The question of alliances with American whites was much more problematic. At the March 12, 1964 press conference to announce his new organization, the Organization for Afro-American Unity, Malcolm X said:

"Whites can help us, but they can't join us. There can be no black-white unity until there is first some black unity. There can be no workers' solidarity until there is first some racial solidarity. We cannot think of uniting with others, until we have first united with ourselves."

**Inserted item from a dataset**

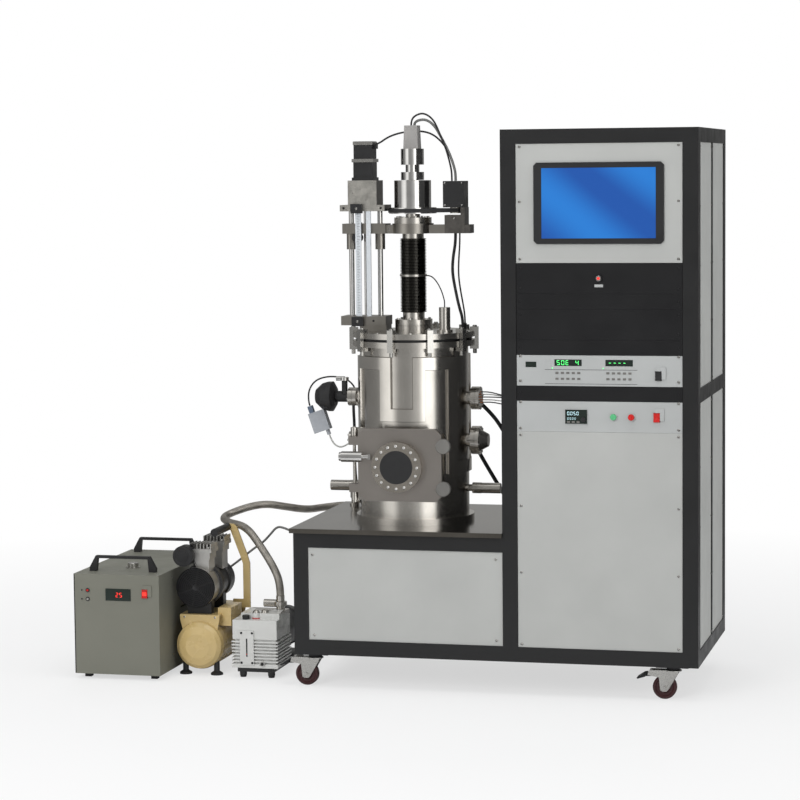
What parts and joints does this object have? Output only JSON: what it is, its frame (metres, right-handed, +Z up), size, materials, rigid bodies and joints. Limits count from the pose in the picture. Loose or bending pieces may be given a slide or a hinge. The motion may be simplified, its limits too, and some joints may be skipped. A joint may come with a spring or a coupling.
{
  "type": "vacuum evaporation coater",
  "caption": "Vacuum evaporation coater: steel bell chamber with door and lift on a bench, tall control cabinet on casters, and a chiller, compressor and backing pump at its side.",
  "frame": {"origin": "under the middle of the whole, on the floor", "axes": "X to the right seen from the front, Y away from the front, Z up"},
  "size_m": [1.914, 0.7436, 1.7133],
  "materials": {
    "frame_coat": "charcoal powder coat, fine texture",
    "panel_coat": "warm grey powder coat, fine texture",
    "black_coat": "satin black powder coat",
    "case_coat": "light grey satin paint",
    "table_steel": "dark reflective brushed steel sheet",
    "stainless": "machined and brushed stainless steel",
    "chrome_steel": "ground and polished steel",
    "zinc_steel": "bright zinc plated steel",
    "aluminium_milled": "milled aluminium with swirl marks",
    "black_plastic": "matt black plastic",
    "window_glass": "clear borosilicate glass",
    "red_plastic": "glossy red plastic",
    "green_plastic": "glossy green plastic",
    "black_rubber": "matt black rubber",
    "wheel_rubber": "dark maroon hard rubber",
    "copper": "bare copper",
    "chiller_coat": "olive grey textured powder coat",
    "cream_coat": "cream gloss enamel",
    "pump_coat": "off-white enamel",
    "motor_black": "black painted laminations"
  },
  "bodies": {
    "machine": {"main_frame": "frame_coat", "bench_top": "table_steel", "bench_panels": "panel_coat", "cabinet_panels": "panel_coat", "rack_panels": "panel_coat", "touch_monitor": "black_plastic", "control_computer": "black_coat", "rack_blanks": "black_coat", "gauge_controller": "case_coat", "pump_controller": "case_coat", "caster_plates": "black_coat", "chamber_body": "stainless", "cooling_jacket": "stainless", "chamber_lid": "stainless", "lid_clamps": "zinc_steel", "door_hinge": "stainless", "port_fittings": "stainless", "vacuum_gauge": "aluminium_milled", "vapour_sources": "copper", "high_vacuum_pump": "stainless", "lift_frame": "aluminium_milled", "lift_motor": "motor_black", "bellows": "stainless", "chiller_case": "chiller_coat", "air_compressor": "cream_coat", "backing_pump": "pump_coat", "vacuum_hose": "stainless", "signal_cables": "black_rubber", "lift_cables": "black_rubber"},
    "caster_front_left": {"caster_fork_front_left": "zinc_steel"},
    "wheel_front_left": {"caster_wheel_front_left": "wheel_rubber"},
    "brake_front_left": {"caster_brake_front_left": "black_coat"},
    "caster_front_right": {"caster_fork_front_right": "zinc_steel"},
    "wheel_front_right": {"caster_wheel_front_right": "wheel_rubber"},
    "brake_front_right": {"caster_brake_front_right": "black_coat"},
    "caster_rear_left": {"caster_fork_rear_left": "zinc_steel"},
    "wheel_rear_left": {"caster_wheel_rear_left": "wheel_rubber"},
    "caster_rear_right": {"caster_fork_rear_right": "zinc_steel"},
    "wheel_rear_right": {"caster_wheel_rear_right": "wheel_rubber"},
    "power_button": {"computer_button": "chrome_steel"},
    "start": {"start_button": "green_plastic"},
    "stop": {"stop_button": "red_plastic"},
    "gauge_switch": {"gauge_rocker": "black_plastic"},
    "mains_switch": {"mains_rocker": "red_plastic"},
    "chiller_switch": {"chiller_rocker": "black_plastic"},
    "speed_dial": {"speed_knob": "black_plastic"},
    "door": {"chamber_door": "stainless", "viewport_flange": "stainless", "viewport_glass": "window_glass"},
    "door_knob_upper": {"door_clamp_upper": "stainless"},
    "door_knob_lower": {"door_clamp_lower": "stainless"},
    "shutter": {"source_shutter": "stainless"},
    "carriage": {"lift_carriage": "aluminium_milled", "rotary_feedthrough": "stainless", "rotation_motor": "motor_black", "drive_belt": "black_rubber"},
    "screw": {"lead_screw": "chrome_steel"},
    "drum": {"drive_drum": "chrome_steel"},
    "rotor": {"substrate_rotor": "stainless"},
    "pulley": {"motor_pulley": "aluminium_milled"}
  },
  "joints": [
    {"name": "swivel_front_left", "type": "hinge", "parent": "machine", "child": "caster_front_left", "pos_m": [-0.203, -0.27, 0.09], "axis": [0, 0, 1], "continuous": true},
    {"name": "roll_front_left", "type": "hinge", "parent": "caster_front_left", "child": "wheel_front_left", "pos_m": [-0.228, -0.27, 0.035], "axis": [0, 1, 0], "continuous": true},
    {"name": "brake_pedal_front_left", "type": "hinge", "parent": "caster_front_left", "child": "brake_front_left", "pos_m": [-0.265, -0.27, 0.0725], "axis": [0, -1, 0], "range_deg": [0, 14]},
    {"name": "swivel_front_right", "type": "hinge", "parent": "machine", "child": "caster_front_right", "pos_m": [0.879, -0.27, 0.09], "axis": [0, 0, 1], "continuous": true},
    {"name": "roll_front_right", "type": "hinge", "parent": "caster_front_right", "child": "wheel_front_right", "pos_m": [0.854, -0.27, 0.035], "axis": [0, 1, 0], "continuous": true},
    {"name": "brake_pedal_front_right", "type": "hinge", "parent": "caster_front_right", "child": "brake_front_right", "pos_m": [0.817, -0.27, 0.0725], "axis": [0, -1, 0], "range_deg": [0, 14]},
    {"name": "swivel_rear_left", "type": "hinge", "parent": "machine", "child": "caster_rear_left", "pos_m": [-0.203, 0.28, 0.09], "axis": [0, 0, 1], "continuous": true},
    {"name": "roll_rear_left", "type": "hinge", "parent": "caster_rear_left", "child": "wheel_rear_left", "pos_m": [-0.228, 0.28, 0.035], "axis": [0, 1, 0], "continuous": true},
    {"name": "swivel_rear_right", "type": "hinge", "parent": "machine", "child": "caster_rear_right", "pos_m": [0.879, 0.28, 0.09], "axis": [0, 0, 1], "continuous": true},
    {"name": "roll_rear_right", "type": "hinge", "parent": "caster_rear_right", "child": "wheel_rear_right", "pos_m": [0.854, 0.28, 0.035], "axis": [0, 1, 0], "continuous": true},
    {"name": "power_button_press", "type": "slide", "parent": "machine", "child": "power_button", "axis": [0, 1, 0], "range_m": [0, 0.003], "stiffness_N_per_m": 250, "springref_m": -0.001},
    {"name": "start_press", "type": "slide", "parent": "machine", "child": "start", "axis": [0, 1, 0], "range_m": [0, 0.003], "stiffness_N_per_m": 250, "springref_m": -0.001},
    {"name": "stop_press", "type": "slide", "parent": "machine", "child": "stop", "axis": [0, 1, 0], "range_m": [0, 0.003], "stiffness_N_per_m": 250, "springref_m": -0.001},
    {"name": "gauge_switch_rock", "type": "hinge", "parent": "machine", "child": "gauge_switch", "pos_m": [0.8418, -0.316, 0.94551], "axis": [1, 0, 0], "range_deg": [0, 12]},
    {"name": "mains_switch_rock", "type": "hinge", "parent": "machine", "child": "mains_switch", "pos_m": [0.8368, -0.316, 0.8255], "axis": [1, 0, 0], "range_deg": [0, 12]},
    {"name": "chiller_switch_rock", "type": "hinge", "parent": "machine", "child": "chiller_switch", "pos_m": [-0.728, -0.313, 0.267], "axis": [1, 0, 0], "range_deg": [0, 12]},
    {"name": "speed_dial_turn", "type": "hinge", "parent": "machine", "child": "speed_dial", "pos_m": [0.6242, -0.319, 0.8175], "axis": [0, 1, 0], "range_deg": [0, 270]},
    {"name": "door_swing", "type": "hinge", "parent": "machine", "child": "door", "pos_m": [-0.089, -0.215, 0.666], "axis": [0, 0, -1], "range_deg": [0, 110]},
    {"name": "door_knob_upper_turn", "type": "hinge", "parent": "door", "child": "door_knob_upper", "pos_m": [0.191, -0.24, 0.7245], "axis": [0, -1, 0], "continuous": true},
    {"name": "door_knob_lower_turn", "type": "hinge", "parent": "door", "child": "door_knob_lower", "pos_m": [0.191, -0.24, 0.5975], "axis": [0, -1, 0], "continuous": true},
    {"name": "shutter_turn", "type": "hinge", "parent": "machine", "child": "shutter", "pos_m": [-0.155, -0.03, 0.577], "axis": [1, 0, 0], "range_deg": [0, 90]},
    {"name": "lift_slide", "type": "slide", "parent": "machine", "child": "carriage", "axis": [0, 0, 1], "range_m": [-0.11, 0.02], "deforming": ["bellows", "lift_cables"]},
    {"name": "screw_turn", "type": "hinge", "parent": "machine", "child": "screw", "pos_m": [-0.095, -0.03, 1.25], "axis": [0, 0, 1], "range_deg": [-8000, 1500]},
    {"name": "drum_turn", "type": "hinge", "parent": "carriage", "child": "drum", "pos_m": [0.053, -0.03, 1.45], "axis": [0, 0, 1], "continuous": true},
    {"name": "rotor_turn", "type": "hinge", "parent": "carriage", "child": "rotor", "pos_m": [0.053, -0.03, 1.2], "axis": [0, 0, 1], "continuous": true},
    {"name": "pulley_turn", "type": "hinge", "parent": "carriage", "child": "pulley", "pos_m": [0.186, -0.03, 1.418], "axis": [0, 0, 1], "continuous": true}
  ],
  "couplings": [
    {"joint": "screw_turn", "follows": "lift_slide", "rad_per_m": 1256.6},
    {"joint": "rotor_turn", "follows": "drum_turn", "ratio": 1},
    {"joint": "pulley_turn", "follows": "drum_turn", "ratio": 4.2353}
  ]
}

Malcolm was pro-socialist in the last year of his life, but not really a Marxist. He lacked a class understanding of American society that would allow him to see on at least a theoretical level how white workers could become allies in a fight against capitalist rule. He was much more articulate about the need to establish ties with "white militants". These people, who had broken with liberalism, would be trusted allies in the fight against racism such as the students who participated courageously in the civil rights movement. Malcolm did not live long enough to see a mobilized working class, such as the French working class of 1968 or the Italian working class of 1969-1970. It is entirely possible that his political evolution would have made him more and more open to a Marxist perspective.